Иван Иванович, внимательно ее слушавший, задумался.

— Насколько я понимаю, — произнес он мягко, — эта девушка вы?

Тамара поколебалась, но все-таки кивнула головой:

— Да, я. А тот человек...

— Этот друг и пациент нашего доктора, — докончил за нее Воронов.

— Да, — вновь кивнула она. — Вы понимаете, это очень важно, о чем я спрашиваю. Это важно прежде всего для него. Но имею ли я право сказать ему «да», и не будет ли он же потом упрекать меня за это?

— По-моему, — все также мягко заговорил Иван Иванович, — вы не упоминаете о самом главном.

— О чем же?

— О том, как вы к нему относитесь. Именно вы.

— Я? — Тамара кусала губы. — Я? Право, не знаю, Иван Иванович. Иногда я думаю, что он тоже нравится мне, но иногда я... я пугаюсь этой мысли. Вы не осуждаете, что я так откровенна с вами? — спросила она внезапно. — Вам должно показаться это странным. Но право же, все это очень важно, и я не могу решать одна.

Воронов улыбнулся.

— Ничего, дорогуша. Почему-то мне всегда поверяют тайны. Но, успокойтесь, я умею хранить их... — Он опять задумался. — Знаете, — сказал он, — мне все-таки кажется, что и вы к нему расположены больше, чем к другу. Откровенно говоря, мне бы больше хотелось, чтобы ваше расположение распространилось на кого-то другого, но это... это так, к слову,— он вздохнул. — Это просто стариковская причуда, не обращайте на нее внимания. Я тоже болею за своих друзей... Итак, вы спрашиваете, что вам делать? Уже одно то, что вы так волнуетесь и столько думаете о Ростовцеве, говорит о чем-то вполне определенном. Мне нелегко вам советовать, ибо это очень щекотливое дело, но, по-моему, дорогуша, ответьте ему «да», и вы не ошибетесь. Излишнее мудрствование иногда ничего, кроме вреда, не приносит.
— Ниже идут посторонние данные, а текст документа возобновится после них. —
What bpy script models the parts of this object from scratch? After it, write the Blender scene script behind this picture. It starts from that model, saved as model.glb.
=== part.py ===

— Благодарю вас, — сказала Тамара, сжимая пальцы так, что они хрустнули. — Но мне еще придется многое обдумать. Надеюсь, вы не передадите этот разговор никому?
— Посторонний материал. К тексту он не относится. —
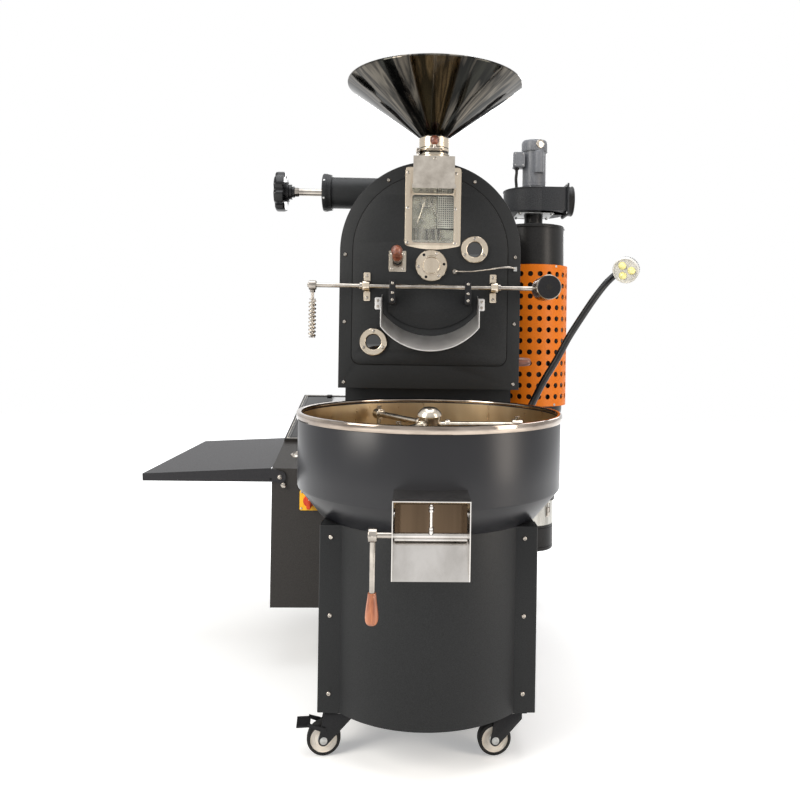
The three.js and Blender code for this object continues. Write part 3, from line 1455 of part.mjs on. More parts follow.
function makeSmokePipe() {
  const startX = smokeEndX - smokeRingLength;
  const profile = closed([
    [smokeRadius - smokeWall, smokeWall], [smokeRadius - smokeWall, -startX], [smokeRadius, -startX],
    [smokeRadius, smokeRingLength], [smokeRingRadius - smokeWall, smokeRingLength - smokeWall],
    [smokeRingRadius, smokeRingStep + smokeWall], [smokeRingRadius, smokeWall],
    [smokeRingRadius - smokeWall, 0],
    [spindleRadius + seatGap, 0], [spindleRadius + seatGap, smokeWall],
  ]);
  const pipe = shift(turned(profile, mediumSides, xAxis), startX, smokeY, smokeZ);
  const clear = housingHalfWidth + seatGap;
  const housing = upright(archShape(clear, standTopZ, faceArchZ), housingFrontY, housingRearY, mediumSides);
  piece('smoke_pipe', cut(pipe, housing), 'blackTexture');

  const spindle = rod(
    spindleRadius, damperPlugX - spindleOuterX, xAxis, spindleOuterX, smokeY, smokeZ, mediumSides,
  );
  const plug = rod(damperPlugRadius, damperPlugThickness, xAxis, damperPlugX, smokeY, smokeZ, mediumSides);
  const nut = rod(wheelNutRadius, wheelNutLength, xAxis, spindleOuterX, smokeY, smokeZ, hexSides);

  const rim = new THREE.Shape();
  const lobeSteps = handwheelLobes * smallSides;
  for (let i = 0; i < lobeSteps; i += 1) {
    const angle = (2 * Math.PI * i) / lobeSteps;
    const swell = Math.min(1, 1 + handwheelLobeShare * Math.cos(handwheelLobes * angle));
    const point = [handwheelRadius * swell * Math.cos(angle), handwheelRadius * swell * Math.sin(angle)];
    if (i === 0) rim.moveTo(...point);
    else rim.lineTo(...point);
  }
  const wheel = sideways(rim, 0, handwheelRimWidth).translate(handwheelX - handwheelRimWidth, smokeY, smokeZ);
  const hub = turned(
    [[0, 0], ...handwheelHubSteps, [0, handwheelHubSteps.at(-1)[1]]], mediumSides, xAxis,
  );
  hub.translate(handwheelX, smokeY, smokeZ);
  piece('handwheel', join(wheel, hub, spindle, plug, nut), 'plastic');
}

function makeCyclone() {
  const t = cycloneWall;
  const cap = cycloneRadius - t;
  const ringOut = shieldOuterRadius - shieldWall - seatGap;
  const body = turned(closed([
    [cycloneConeBottomRadius - t, cycloneConeBottomZ - t], [binLidRadius, cycloneConeBottomZ - 2 * t],
    [binLidRadius, cycloneConeBottomZ], [cycloneConeBottomRadius, cycloneConeBottomZ],
    [cycloneRadius, cycloneConeTopZ], [cycloneRadius, shieldBottomZ], [ringOut, shieldBottomZ],
    [ringOut, shieldBottomZ + shieldRingHeight], [cycloneRadius, shieldBottomZ + shieldRingHeight],
    [cycloneRadius, shieldTopZ - shieldRingHeight], [ringOut, shieldTopZ - shieldRingHeight],
    [ringOut, shieldTopZ],
    [cycloneRadius, shieldTopZ], [cycloneRadius, cycloneTopZ], [risePipeRadius, cycloneTopZ],
    [risePipeRadius, blowerBottomZ - t - seatGap], [risePipeRadius - t, blowerBottomZ - t - seatGap],
    [risePipeRadius - t, cycloneTopZ - t], [cap, cycloneTopZ - t], [cap, cycloneConeTopZ],
    [cycloneConeBottomRadius - t, cycloneConeBottomZ],
  ]), roundSides);
  const placed = shift(body, cycloneX, cycloneY, 0);
  const ductX = housingHalfWidth - ductOverlap;
  const duct = block(
    ductX, cycloneX - cycloneRadius / 2, cycloneY - ductHalfDepth, cycloneY + ductHalfDepth, ductBottomZ,
    ductTopZ,
  );
  const ductBore = block(
    ductX - overrun, cycloneX, cycloneY - ductHalfDepth + t, cycloneY + ductHalfDepth - t,
    ductBottomZ + t, ductTopZ - t,
  );
  const bodyCore = rod(
    cap, cycloneTopZ - t - cycloneConeTopZ, zAxis, cycloneX, cycloneY, cycloneConeTopZ, roundSides,
  );
  const housing = upright(
    archShape(housingHalfWidth + seatGap, standTopZ, faceArchZ), housingFrontY, standRearY, mediumSides,
  );
  const footX = baseHalfWidth + seatGap;
  const footY = cycloneY - cycloneFootDepth / 2;
  const foot = join(
    block(footX, footX + t, footY, footY + cycloneFootDepth, cycloneFootZ, cycloneFootZ + cycloneFootHeight),
    block(
      footX, cycloneX, cycloneY - t, cycloneY + t, cycloneFootZ, cycloneFootZ + cycloneFootHeight / 2,
    ),
  );
  const coneCore = turned([
    [0, cycloneConeBottomZ - 2 * t], [cycloneConeBottomRadius - t, cycloneConeBottomZ], [cap, cycloneConeTopZ],
    [0, cycloneConeTopZ],
  ], roundSides);
  coneCore.translate(cycloneX, cycloneY, 0);
  const shell = join(placed, cut(duct, bodyCore, housing), cut(foot, coneCore));
  piece('cyclone', cut(shell, cut(ductBore, housing)), 'blackTexture');

  piece('heat_shield', shift(turned(closed([
    [shieldOuterRadius - shieldWall, shieldBottomZ], [shieldOuterRadius, shieldBottomZ],
    [shieldOuterRadius, shieldTopZ], [shieldOuterRadius - shieldWall, shieldTopZ],
  ]), roundSides), cycloneX, cycloneY, 0), 'orange');

  const bin = turned([
    [0, binBottomZ], [binRadius, binBottomZ], [binRadius, binTopZ - t], [binLidRadius, binTopZ - t],
    [binLidRadius, binTopZ], [binRadius - t, binTopZ], [binRadius - t, binBottomZ + t], [0, binBottomZ + t],
  ], mediumSides);
  piece('chaff_bin', shift(bin, cycloneX, cycloneY, 0), 'stainless');
}

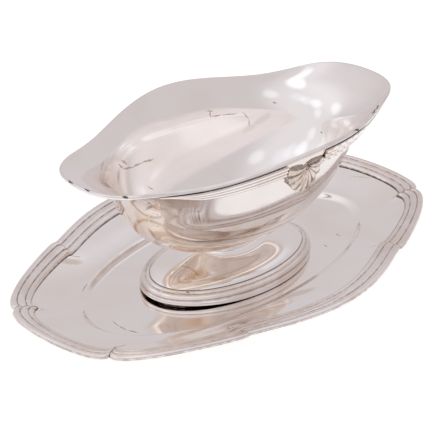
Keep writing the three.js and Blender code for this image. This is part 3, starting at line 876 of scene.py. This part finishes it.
def compass(azimuth, elevation):
    """Unit vector by the compass angle from +Y towards +X and the height angle, in degrees."""
    a, e = math.radians(azimuth), math.radians(elevation)
    return (math.sin(a) * math.cos(e), math.cos(a) * math.cos(e), math.sin(e))


# Soft light from all round, and brighter patches of it: direction, colour added, and the radii in
# degrees where the patch is full and where it ends
SKY = (0.665, 0.635, 0.655)
LAMPS = [
    ((-95, 45), (0.16, 0.18, 0.19), 35, 70),
    ((-18, 60), (0.08, 0.08, 0.09), 18, 52),
    ((-35, 34), (0.20, 0.23, 0.25), 3, 14),
    ((-86, 46), (0.22, 0.26, 0.27), 2, 13),
    ((-81, 27), (0.14, 0.17, 0.18), 1, 11),
    ((-110, 51), (0.12, 0.14, 0.16), 3, 12),
    ((-130, 54), (0.09, 0.11, 0.13), 3, 12),
    ((-179, 76), (0.33, 0.39, 0.40), 2, 13),
    ((-168, 43), (0.16, 0.18, 0.19), 2, 9),
    ((98, 56), (0.14, 0.16, 0.19), 13, 32),
]

world = bpy.data.worlds.new("studio")
bpy.context.scene.world = world
world.use_nodes = True
sky = world.node_tree
background = sky.nodes["Background"]
background.inputs["Strength"].default_value = 1.0
direction = sky.nodes.new("ShaderNodeTexCoord").outputs["Generated"]
light = None
for place, colour, inner, outer in LAMPS:
    dot = sky.nodes.new("ShaderNodeVectorMath")
    dot.operation = "DOT_PRODUCT"
    sky.links.new(direction, dot.inputs[0])
    dot.inputs[1].default_value = compass(*place)
    soft = sky.nodes.new("ShaderNodeMapRange")
    soft.interpolation_type = "SMOOTHSTEP"
    soft.inputs["From Min"].default_value = math.cos(math.radians(outer))
    soft.inputs["From Max"].default_value = math.cos(math.radians(inner))
    sky.links.new(dot.outputs["Value"], soft.inputs["Value"])
    patch = sky.nodes.new("ShaderNodeVectorMath")
    patch.operation = "SCALE"
    patch.inputs[0].default_value = colour
    sky.links.new(soft.outputs["Result"], patch.inputs["Scale"])
    add = sky.nodes.new("ShaderNodeVectorMath")
    add.operation = "ADD"
    sky.links.new(patch.outputs[0], add.inputs[0])
    if light is None:
        add.inputs[1].default_value = SKY
    else:
        sky.links.new(light, add.inputs[1])
    light = add.outputs[0]
sky.links.new(light, background.inputs["Color"])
— Никому, дорогуша, никому решительно.

— Даже Ветрову?

— Даже ему, — ответил Воронов и повторил с грустью: — Даже ему.

Тамара отошла и завела патефон.

— Вы не возражаете? — спросила она, приподнимая на время мембрану.

— Нет, нисколько. Я люблю музыку, дорогуша, только извините, не джазовую... Нет ли там что-нибудь из русских песен? Поищите, будьте добры.

Тамара, перебирая пластинки, нашла «Утес Стеньки Разина».

Воронов задумчиво слушал песню, покачивая в такт головой. На его старом, морщинистом лице появилось довольное выражение.

— Да, именно: «диким мохом одет». Хорошо. Сразу как-то за сердце берет. «И стоит сотни лет» и будет еще стоять долго, потому что он — частичка нашей русской земли, — проговорил он с гордостью.